The exercise -
For this exercise, return only the lines from the line containing "mark pressed in" through the line containing "if empty is", both ends included, exactly as they are.

Raw data -
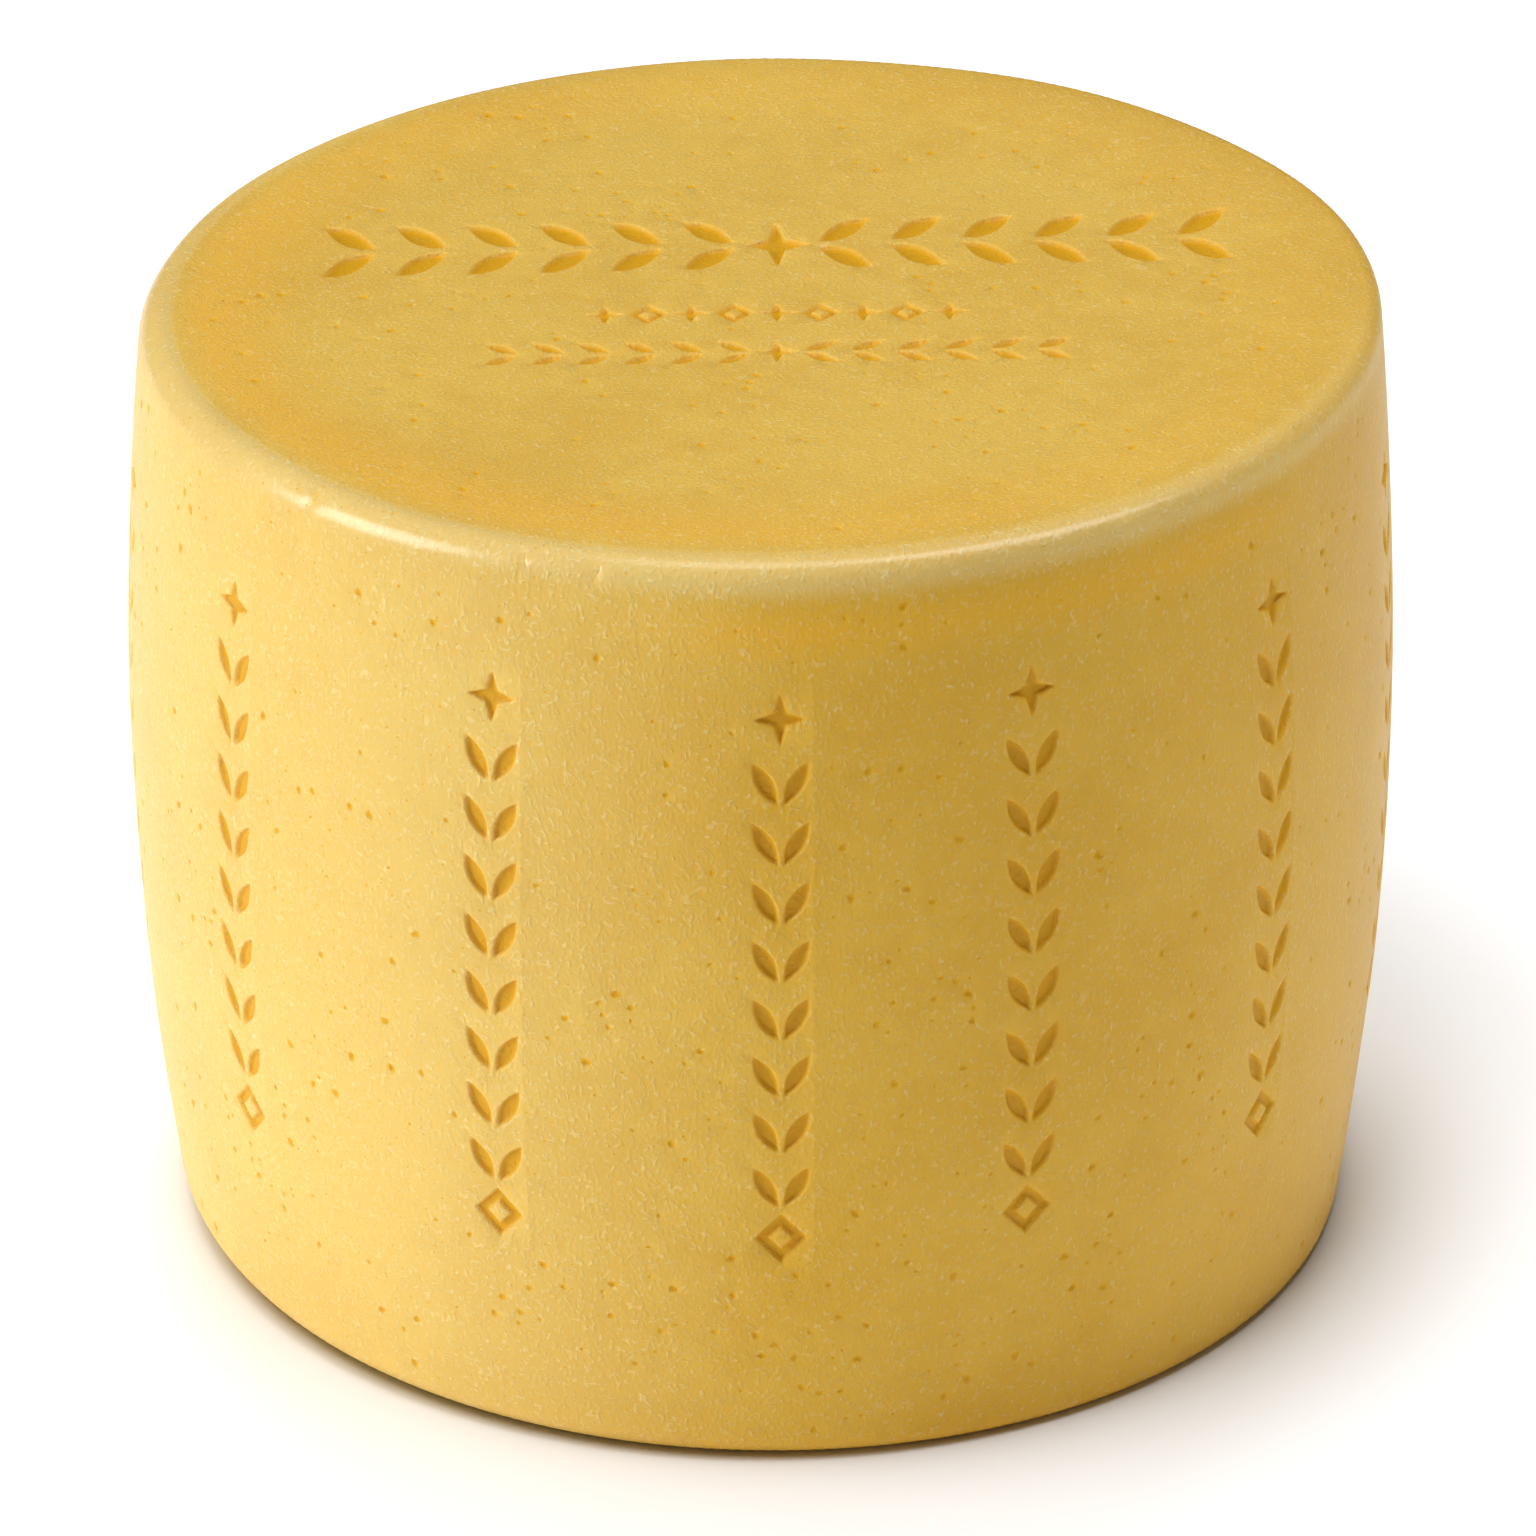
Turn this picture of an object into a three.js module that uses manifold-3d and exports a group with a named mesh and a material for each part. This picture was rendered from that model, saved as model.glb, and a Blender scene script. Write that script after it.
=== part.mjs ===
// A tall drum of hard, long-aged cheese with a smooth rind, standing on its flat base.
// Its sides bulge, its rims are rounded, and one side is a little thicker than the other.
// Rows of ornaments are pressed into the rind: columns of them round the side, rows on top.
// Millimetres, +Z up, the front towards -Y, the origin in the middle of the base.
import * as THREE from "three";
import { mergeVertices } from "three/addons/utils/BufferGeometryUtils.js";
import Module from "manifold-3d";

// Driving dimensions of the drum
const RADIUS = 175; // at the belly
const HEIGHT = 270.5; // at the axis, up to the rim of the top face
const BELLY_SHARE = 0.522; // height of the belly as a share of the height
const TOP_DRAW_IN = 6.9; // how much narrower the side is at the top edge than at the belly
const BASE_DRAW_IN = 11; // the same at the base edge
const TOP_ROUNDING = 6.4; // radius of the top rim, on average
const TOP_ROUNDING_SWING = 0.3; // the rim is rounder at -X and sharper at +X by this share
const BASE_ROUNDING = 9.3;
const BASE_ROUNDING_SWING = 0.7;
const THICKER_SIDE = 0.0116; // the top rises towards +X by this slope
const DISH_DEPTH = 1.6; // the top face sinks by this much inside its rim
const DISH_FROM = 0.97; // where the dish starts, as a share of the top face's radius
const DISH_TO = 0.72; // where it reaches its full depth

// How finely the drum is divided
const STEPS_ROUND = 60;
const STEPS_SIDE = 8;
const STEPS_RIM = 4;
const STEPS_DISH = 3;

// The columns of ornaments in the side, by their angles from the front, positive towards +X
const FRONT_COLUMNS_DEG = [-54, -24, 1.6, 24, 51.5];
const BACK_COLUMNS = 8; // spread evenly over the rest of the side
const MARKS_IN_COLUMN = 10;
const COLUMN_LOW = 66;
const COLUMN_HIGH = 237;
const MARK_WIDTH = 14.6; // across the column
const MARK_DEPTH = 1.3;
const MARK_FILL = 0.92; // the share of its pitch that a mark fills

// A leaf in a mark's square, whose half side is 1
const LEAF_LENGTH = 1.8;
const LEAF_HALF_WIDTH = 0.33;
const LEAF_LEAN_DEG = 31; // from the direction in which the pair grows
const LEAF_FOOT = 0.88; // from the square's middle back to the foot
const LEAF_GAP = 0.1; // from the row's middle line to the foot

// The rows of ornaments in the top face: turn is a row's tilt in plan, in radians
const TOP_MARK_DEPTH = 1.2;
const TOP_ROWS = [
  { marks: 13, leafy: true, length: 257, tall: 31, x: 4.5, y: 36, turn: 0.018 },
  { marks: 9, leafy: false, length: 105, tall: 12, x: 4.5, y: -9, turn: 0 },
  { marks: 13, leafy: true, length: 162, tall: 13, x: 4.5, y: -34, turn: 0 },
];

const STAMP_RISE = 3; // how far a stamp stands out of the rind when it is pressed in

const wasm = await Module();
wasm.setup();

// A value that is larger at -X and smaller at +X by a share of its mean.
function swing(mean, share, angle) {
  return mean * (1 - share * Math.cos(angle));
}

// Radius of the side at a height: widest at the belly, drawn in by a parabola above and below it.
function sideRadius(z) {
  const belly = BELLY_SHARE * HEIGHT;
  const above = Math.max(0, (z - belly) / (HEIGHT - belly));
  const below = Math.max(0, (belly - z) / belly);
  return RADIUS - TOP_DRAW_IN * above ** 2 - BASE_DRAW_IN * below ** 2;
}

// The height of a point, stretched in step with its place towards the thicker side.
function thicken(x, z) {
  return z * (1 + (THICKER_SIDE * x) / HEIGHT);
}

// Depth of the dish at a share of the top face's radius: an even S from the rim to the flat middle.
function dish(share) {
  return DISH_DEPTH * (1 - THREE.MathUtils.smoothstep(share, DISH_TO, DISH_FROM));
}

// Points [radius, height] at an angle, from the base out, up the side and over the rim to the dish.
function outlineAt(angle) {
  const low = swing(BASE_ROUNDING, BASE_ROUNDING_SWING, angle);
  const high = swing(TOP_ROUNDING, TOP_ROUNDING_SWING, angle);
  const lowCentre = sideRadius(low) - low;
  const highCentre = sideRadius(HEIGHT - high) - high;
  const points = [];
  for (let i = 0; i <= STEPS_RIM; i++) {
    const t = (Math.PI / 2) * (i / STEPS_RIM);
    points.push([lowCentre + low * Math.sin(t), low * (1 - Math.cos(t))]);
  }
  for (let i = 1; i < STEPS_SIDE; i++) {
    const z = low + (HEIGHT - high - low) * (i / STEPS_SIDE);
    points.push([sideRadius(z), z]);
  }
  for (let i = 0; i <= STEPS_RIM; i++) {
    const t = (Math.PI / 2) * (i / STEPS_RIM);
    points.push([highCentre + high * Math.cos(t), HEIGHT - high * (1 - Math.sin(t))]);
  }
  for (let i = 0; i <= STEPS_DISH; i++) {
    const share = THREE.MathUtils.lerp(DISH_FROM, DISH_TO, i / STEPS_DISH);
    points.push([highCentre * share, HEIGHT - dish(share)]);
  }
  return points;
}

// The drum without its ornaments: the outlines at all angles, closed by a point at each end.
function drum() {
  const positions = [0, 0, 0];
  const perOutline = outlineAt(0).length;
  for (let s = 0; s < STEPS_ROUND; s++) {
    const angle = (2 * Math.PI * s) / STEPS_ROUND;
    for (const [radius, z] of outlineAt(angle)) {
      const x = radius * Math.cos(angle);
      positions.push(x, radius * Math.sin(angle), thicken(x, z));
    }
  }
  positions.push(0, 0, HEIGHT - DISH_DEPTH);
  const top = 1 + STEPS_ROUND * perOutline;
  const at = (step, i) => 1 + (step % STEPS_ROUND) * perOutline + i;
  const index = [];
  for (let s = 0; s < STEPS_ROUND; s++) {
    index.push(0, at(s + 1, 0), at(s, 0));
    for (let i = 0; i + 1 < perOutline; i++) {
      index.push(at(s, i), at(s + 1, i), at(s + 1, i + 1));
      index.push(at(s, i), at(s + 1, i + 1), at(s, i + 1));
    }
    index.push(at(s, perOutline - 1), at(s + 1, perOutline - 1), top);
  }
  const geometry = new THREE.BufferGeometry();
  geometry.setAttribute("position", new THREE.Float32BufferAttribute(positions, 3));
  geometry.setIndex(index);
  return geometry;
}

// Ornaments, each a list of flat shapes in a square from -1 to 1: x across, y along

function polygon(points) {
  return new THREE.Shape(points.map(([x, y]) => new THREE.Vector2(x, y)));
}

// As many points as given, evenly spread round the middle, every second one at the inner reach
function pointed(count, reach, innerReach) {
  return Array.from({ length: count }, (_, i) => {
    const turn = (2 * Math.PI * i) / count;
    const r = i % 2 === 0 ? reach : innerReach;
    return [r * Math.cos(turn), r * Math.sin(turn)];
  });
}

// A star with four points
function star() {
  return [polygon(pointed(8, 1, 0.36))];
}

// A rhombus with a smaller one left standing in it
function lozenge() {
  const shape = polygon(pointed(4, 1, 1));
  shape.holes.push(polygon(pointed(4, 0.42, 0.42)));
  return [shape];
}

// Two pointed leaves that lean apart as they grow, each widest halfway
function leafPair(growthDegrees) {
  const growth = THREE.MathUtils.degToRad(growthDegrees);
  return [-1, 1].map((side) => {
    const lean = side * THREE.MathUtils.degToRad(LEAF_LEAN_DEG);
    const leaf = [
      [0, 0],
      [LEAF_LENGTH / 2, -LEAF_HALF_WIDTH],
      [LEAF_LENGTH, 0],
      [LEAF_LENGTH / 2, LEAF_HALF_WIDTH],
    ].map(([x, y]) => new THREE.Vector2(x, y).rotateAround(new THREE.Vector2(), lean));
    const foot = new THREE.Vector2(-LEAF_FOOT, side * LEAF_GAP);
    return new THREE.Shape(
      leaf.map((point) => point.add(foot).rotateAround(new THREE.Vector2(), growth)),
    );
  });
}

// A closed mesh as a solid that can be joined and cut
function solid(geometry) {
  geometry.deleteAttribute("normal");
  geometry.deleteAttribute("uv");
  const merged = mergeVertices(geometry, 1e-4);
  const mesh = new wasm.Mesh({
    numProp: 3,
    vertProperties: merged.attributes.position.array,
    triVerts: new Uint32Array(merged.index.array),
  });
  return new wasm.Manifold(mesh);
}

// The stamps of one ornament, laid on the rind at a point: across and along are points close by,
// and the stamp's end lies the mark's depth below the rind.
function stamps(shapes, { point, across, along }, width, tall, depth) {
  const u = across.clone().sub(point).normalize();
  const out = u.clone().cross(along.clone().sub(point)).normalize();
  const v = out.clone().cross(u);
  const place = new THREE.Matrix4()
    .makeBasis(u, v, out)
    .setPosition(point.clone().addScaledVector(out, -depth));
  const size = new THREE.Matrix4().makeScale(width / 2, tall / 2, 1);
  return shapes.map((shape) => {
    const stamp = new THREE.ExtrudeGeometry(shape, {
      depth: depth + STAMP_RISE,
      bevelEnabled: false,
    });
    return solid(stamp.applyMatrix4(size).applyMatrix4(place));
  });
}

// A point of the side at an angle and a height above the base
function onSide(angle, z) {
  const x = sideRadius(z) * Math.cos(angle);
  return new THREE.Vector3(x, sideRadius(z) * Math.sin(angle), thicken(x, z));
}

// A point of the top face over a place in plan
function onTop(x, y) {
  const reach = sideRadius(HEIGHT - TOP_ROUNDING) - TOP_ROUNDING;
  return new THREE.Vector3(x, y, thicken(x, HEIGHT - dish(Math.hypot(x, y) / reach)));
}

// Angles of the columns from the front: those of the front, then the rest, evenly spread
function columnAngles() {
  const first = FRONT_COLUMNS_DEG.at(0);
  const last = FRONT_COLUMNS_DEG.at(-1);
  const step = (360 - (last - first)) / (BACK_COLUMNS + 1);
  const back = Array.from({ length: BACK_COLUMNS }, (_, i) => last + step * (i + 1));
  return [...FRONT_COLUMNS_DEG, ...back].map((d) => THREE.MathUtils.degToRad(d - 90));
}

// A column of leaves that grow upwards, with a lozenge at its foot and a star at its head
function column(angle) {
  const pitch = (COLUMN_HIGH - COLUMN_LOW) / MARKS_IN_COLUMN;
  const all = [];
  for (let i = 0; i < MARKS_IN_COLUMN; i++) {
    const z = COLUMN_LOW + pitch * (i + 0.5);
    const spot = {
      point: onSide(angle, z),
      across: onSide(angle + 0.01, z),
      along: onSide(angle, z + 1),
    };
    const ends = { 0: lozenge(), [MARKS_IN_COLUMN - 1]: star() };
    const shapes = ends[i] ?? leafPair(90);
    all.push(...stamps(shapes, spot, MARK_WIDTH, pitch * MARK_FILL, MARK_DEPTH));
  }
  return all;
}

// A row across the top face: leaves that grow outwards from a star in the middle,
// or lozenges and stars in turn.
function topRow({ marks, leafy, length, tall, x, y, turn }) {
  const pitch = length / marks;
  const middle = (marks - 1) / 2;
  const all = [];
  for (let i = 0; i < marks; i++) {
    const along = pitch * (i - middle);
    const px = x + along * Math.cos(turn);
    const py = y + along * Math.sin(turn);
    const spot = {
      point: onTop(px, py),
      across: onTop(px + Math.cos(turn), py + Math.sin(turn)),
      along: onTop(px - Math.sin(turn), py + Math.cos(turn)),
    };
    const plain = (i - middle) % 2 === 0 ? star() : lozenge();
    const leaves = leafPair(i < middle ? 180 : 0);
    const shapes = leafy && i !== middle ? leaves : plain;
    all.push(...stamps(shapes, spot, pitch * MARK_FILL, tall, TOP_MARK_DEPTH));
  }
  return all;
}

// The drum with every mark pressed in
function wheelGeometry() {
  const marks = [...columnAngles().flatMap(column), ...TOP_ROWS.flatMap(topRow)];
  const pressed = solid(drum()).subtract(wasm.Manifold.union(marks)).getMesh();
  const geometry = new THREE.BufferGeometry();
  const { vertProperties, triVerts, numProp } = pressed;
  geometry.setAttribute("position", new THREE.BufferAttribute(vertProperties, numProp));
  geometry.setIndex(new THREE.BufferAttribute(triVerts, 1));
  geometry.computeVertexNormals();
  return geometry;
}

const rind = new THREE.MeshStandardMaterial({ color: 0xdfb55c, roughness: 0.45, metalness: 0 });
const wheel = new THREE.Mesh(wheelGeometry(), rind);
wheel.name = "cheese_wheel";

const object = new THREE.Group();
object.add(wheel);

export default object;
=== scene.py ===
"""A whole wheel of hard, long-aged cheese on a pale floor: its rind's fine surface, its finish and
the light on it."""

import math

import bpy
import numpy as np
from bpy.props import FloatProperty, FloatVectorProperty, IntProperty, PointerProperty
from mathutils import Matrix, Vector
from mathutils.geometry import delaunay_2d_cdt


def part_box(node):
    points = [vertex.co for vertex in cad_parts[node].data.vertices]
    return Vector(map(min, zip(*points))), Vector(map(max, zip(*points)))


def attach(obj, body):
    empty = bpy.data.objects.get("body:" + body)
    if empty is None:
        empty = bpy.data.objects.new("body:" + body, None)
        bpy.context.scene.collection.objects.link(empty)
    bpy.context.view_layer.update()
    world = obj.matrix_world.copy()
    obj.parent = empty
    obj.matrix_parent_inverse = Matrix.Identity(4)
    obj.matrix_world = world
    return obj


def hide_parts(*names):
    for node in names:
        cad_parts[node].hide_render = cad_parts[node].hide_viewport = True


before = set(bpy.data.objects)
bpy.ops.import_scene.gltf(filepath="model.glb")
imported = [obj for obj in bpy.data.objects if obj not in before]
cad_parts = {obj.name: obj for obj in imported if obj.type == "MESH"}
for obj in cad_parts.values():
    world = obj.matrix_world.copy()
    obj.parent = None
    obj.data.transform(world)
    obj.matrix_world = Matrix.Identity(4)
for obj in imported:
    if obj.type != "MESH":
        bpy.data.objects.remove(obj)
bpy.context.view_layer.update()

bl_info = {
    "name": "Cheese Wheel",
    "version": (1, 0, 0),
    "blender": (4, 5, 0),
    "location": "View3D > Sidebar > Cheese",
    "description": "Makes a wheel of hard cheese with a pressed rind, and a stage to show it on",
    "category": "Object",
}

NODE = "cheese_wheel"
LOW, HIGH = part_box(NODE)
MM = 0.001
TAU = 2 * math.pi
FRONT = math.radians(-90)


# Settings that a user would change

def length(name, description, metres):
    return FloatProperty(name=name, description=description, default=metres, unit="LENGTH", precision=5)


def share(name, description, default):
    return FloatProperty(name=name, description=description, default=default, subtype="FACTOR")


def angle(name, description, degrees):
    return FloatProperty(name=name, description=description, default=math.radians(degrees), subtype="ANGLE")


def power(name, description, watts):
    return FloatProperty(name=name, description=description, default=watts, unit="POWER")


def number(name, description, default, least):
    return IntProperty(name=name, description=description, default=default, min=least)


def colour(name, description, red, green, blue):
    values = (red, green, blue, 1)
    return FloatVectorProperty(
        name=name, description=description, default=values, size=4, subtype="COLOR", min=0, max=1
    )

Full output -
// The drum with every mark pressed in
function wheelGeometry() {
  const marks = [...columnAngles().flatMap(column), ...TOP_ROWS.flatMap(topRow)];
  const pressed = solid(drum()).subtract(wasm.Manifold.union(marks)).getMesh();
  const geometry = new THREE.BufferGeometry();
  const { vertProperties, triVerts, numProp } = pressed;
  geometry.setAttribute("position", new THREE.BufferAttribute(vertProperties, numProp));
  geometry.setIndex(new THREE.BufferAttribute(triVerts, 1));
  geometry.computeVertexNormals();
  return geometry;
}

const rind = new THREE.MeshStandardMaterial({ color: 0xdfb55c, roughness: 0.45, metalness: 0 });
const wheel = new THREE.Mesh(wheelGeometry(), rind);
wheel.name = "cheese_wheel";

const object = new THREE.Group();
object.add(wheel);

export default object;
=== scene.py ===
"""A whole wheel of hard, long-aged cheese on a pale floor: its rind's fine surface, its finish and
the light on it."""

import math

import bpy
import numpy as np
from bpy.props import FloatProperty, FloatVectorProperty, IntProperty, PointerProperty
from mathutils import Matrix, Vector
from mathutils.geometry import delaunay_2d_cdt


def part_box(node):
    points = [vertex.co for vertex in cad_parts[node].data.vertices]
    return Vector(map(min, zip(*points))), Vector(map(max, zip(*points)))


def attach(obj, body):
    empty = bpy.data.objects.get("body:" + body)
    if empty is None:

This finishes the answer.